Written by Scott Fiddler
The Word
“Blessed are those who hunger and thirst for righteousness, for they shall be satisfied.”
Matthew 5:6
Commentary
Those who hunger and thirst after righteousness will be blessed because they will satisfied. If you have ever fasted, you understand the level of desire to which Jesus is referring. After about 18 hours of not eating, all you can think about is food. You notice every billboard, commercial, and fast food restaurant. All you think about is food. It consumes you. Thirst is the same way. After a workout or a few hours in the sun, all you can think about is a glass of water.
Jesus is saying if you desire sanctification in the same way, you are positioned to receive God’s blessing of having what you desire. Unlike those who desire wealth or recognition, wrongly thinking it will satisfy them, those who hunger and thirst after righteousness will obtain it and be satisfied by it.
One of my favorite Stoics was the first century philosopher Seneca. He had so much wisdom many Christians thought he was secretly a Christian. He was not, and what he said about desire is classically Stoic: “He needs but little who desires but little. He has his wish whose wish can be to have what is enough.” In other words, reduce your expectations and you will be satisfied. This is good advice concerning wealth and material things, perhaps even Biblical, but Jesus has different advice regarding righteousness.
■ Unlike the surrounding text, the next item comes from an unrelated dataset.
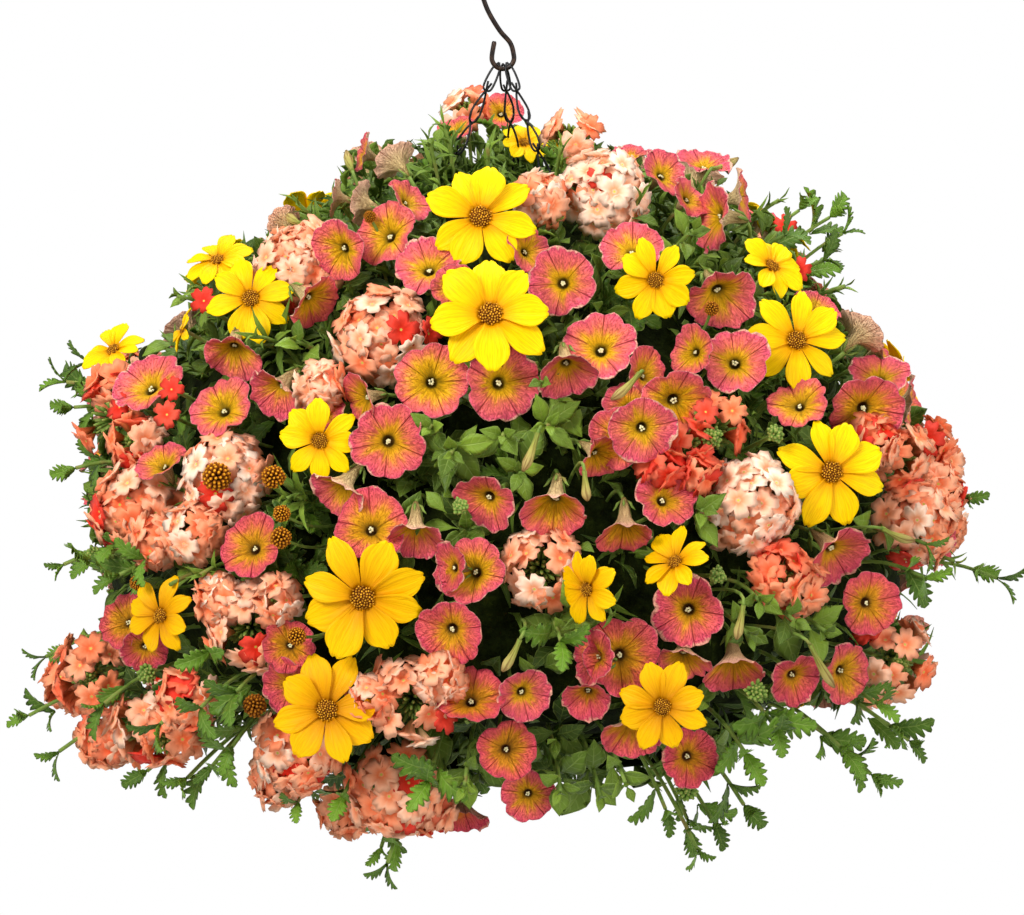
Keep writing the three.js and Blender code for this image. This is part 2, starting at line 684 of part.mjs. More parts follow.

However, so many Christians wrongly take a Stoic approach to sin. When celebrity pastors fall, or people in leadership commit egregious sin, they say things like “Well, we are all sinners,” and “Nobody is perfect,” which is all true, but hardly worth saying, and more importantly, it is not what Jesus said. When Jesus rescued the woman caught in adultery who was about to be stoned, Jesus told her to “go and sin no more” (John 8:11). Jesus summarized much of what He preached on the Sermon on the Mount by saying, “Be perfect, just as your father in heaven is perfect” (Matthew 5:48). Jesus is not about dummying down the high bar of righteousness but helping people over it.
Application
But it all starts with our desire. If you desire wealth, notoriety, or personal peace and happiness more than having victory over sin, you will not to be satisfied. If you are a Christian, Jesus saved you to make you like Him, a changed person, poised to change the world.
Prayer
Lord, help me to hunger and thirst after righteousness, so I can experience the blessing of being satisfied. In Jesus’ name I pray. Amen.